= Nicholas Pelham (died 1560) =

English politician (c. 1513–1560)

Sir Nicholas Pelham (c. 1513 – 15 September 1560) of Laughton, Sussex was an English politician.

He was the eldest son of Sir William Pelham of Laughton, Sussex, and his first wife Mary Carew, daughter of Sir Richard Carew and his wife Malyn Oxenbridge, and sister of Sir Nicholas Carew. After his mother's death, his father remarried Mary Sandys, sister of William Sandys, 1st Baron Sandys; after his death, she remarried John Palmer. Nicholas was a half-brother of the Irish judge Edmund Pelham and of Sir William Pelham junior, Lord Justice of Ireland.
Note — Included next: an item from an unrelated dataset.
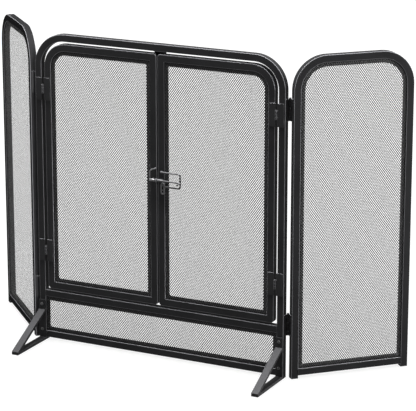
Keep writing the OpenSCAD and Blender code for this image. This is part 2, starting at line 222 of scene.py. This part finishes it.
def edge_highlight_mask(nodes, links, facing):
    """1 where a surface turns from the face of a frame to its side, 0 on the flats: where the painted edge
    highlight goes.
    """
    place = nodes.new("ShaderNodeTexCoord")
    dot = nodes.new("ShaderNodeVectorMath")
    dot.operation = "DOT_PRODUCT"
    dot.inputs[1].default_value = facing
    links.new(place.outputs["Normal"], dot.inputs[0])
    lean = math_node(nodes, links, "ABSOLUTE", dot.outputs["Value"])
    off_side = ramp(nodes, links, lean, 0.0, 1.0, 0.3, 0.6)
    off_face = ramp(nodes, links, lean, 1.0, 0.0, 0.85, 0.97)
    return math_node(nodes, links, "MULTIPLY", off_side, off_face)


def top_light_mask(nodes, links, sloping):
    """1 where a surface faces up, 0 where it is upright or faces down: where painted light from above goes.

    With sloping, level surfaces count as 0 too."""
    place = nodes.new("ShaderNodeTexCoord")
    split = nodes.new("ShaderNodeSeparateXYZ")
    links.new(place.outputs["Normal"], split.inputs["Vector"])
    rise = ramp(nodes, links, split.outputs["Z"], 0.0, 1.0, 0.35, 0.85)
    if not sloping:
        return rise
    level = ramp(nodes, links, split.outputs["Z"], 1.0, 0.0, 0.94, 0.995)
    return math_node(nodes, links, "MULTIPLY", rise, level)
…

Although he married a first cousin of Anne Boleyn, in the last years of the reign of Henry VIII he was rarely at court, perhaps embittered by the execution of his uncle Sir Nicholas Carew for treason in 1538. He first came to the public's attention in 1541 when he accused Thomas Fiennes, 9th Baron Dacre, of killing Pelham's gamekeeper John Busbrig (or Busbridge), during a scuffle when Dacre and his friends were caught poaching on Pelham's estate. Pelham pursued the matter with vigour, and Dacre was arrested and charged with murder. Dacre, exercising the privilege of peerage, demanded a trial before the House of Lords, and initially pleaded not guilty. He was induced to change his plea to guilty and throw himself on the king's mercy. The king however ordered that he must die, and unusually in the case of a nobleman, did not commute the sentence to decapitation. Dacre was hanged at Tyburn "like a common murderer".

Pelham sat on the Sussex bench as a Justice of the Peace from 1544 to his death and was appointed High Sheriff of Surrey and Sussex for 1549–50. He was knighted on 17 November 1549. He had some military skills and defeated a French raiding party in 1545. He was later spoken of by the Privy Council as a "man experienced in war".

During the reign of Edward VI he became close to Henry FitzAlan, 19th Earl of Arundel, and thus gained some political influence, as Arundel was a leading figure in the Government. The reign was dominated by the power struggle between John Dudley, 1st Duke of Northumberland, and Edward Seymour, 1st Duke of Somerset. In this struggle, Pelham at first seems to have remained relatively neutral, but was later identified firmly with Somerset. In 1551, when Northumberland finally moved to destroy Somerset, Pelham and Arundel were charged with conspiracy, and imprisoned in the Tower of London. That Pelham expected to die is indicated by the fact that he made his will, a curious document which he ruefully admitted might not be valid due to his lack of legal learning. In fact, he was eventually released.

Under Mary I, since the Earl of Arundel was in high favour, Pelham no doubt hoped for further advancement, but his career under the devoutly Roman Catholic Queen was hampered by the fact that he was a staunch Protestant. His refusal to supply troops for the war with France led to a severe reprimand and a short spell in the Fleet Prison. He was released on promising to supply a troop of horsemen. Since his wife was a close relative of Elizabeth I through her mother his career might well have prospered under the new reign, but he died in September 1560.

He was a Member of Parliament (MP) for Arundel in 1547 and Sussex in 1558. He had a keen interest in the local wool trade, especially in the town of Lewes, where he bought a house called "The White Hart".

He married Anne, the daughter of John Sackville (died 1557) of Withyham and Chiddingly, Sussex and his first wife Margaret Boleyn (aunt of Anne Boleyn), with whom he had five sons and three daughters. His son Thomas was created a baronet. His daughter Anne married Thomas Shurley of Isfield and was the mother of the politician Sir John Shurley and Sir George Shurley, Lord Chief Justice of Ireland.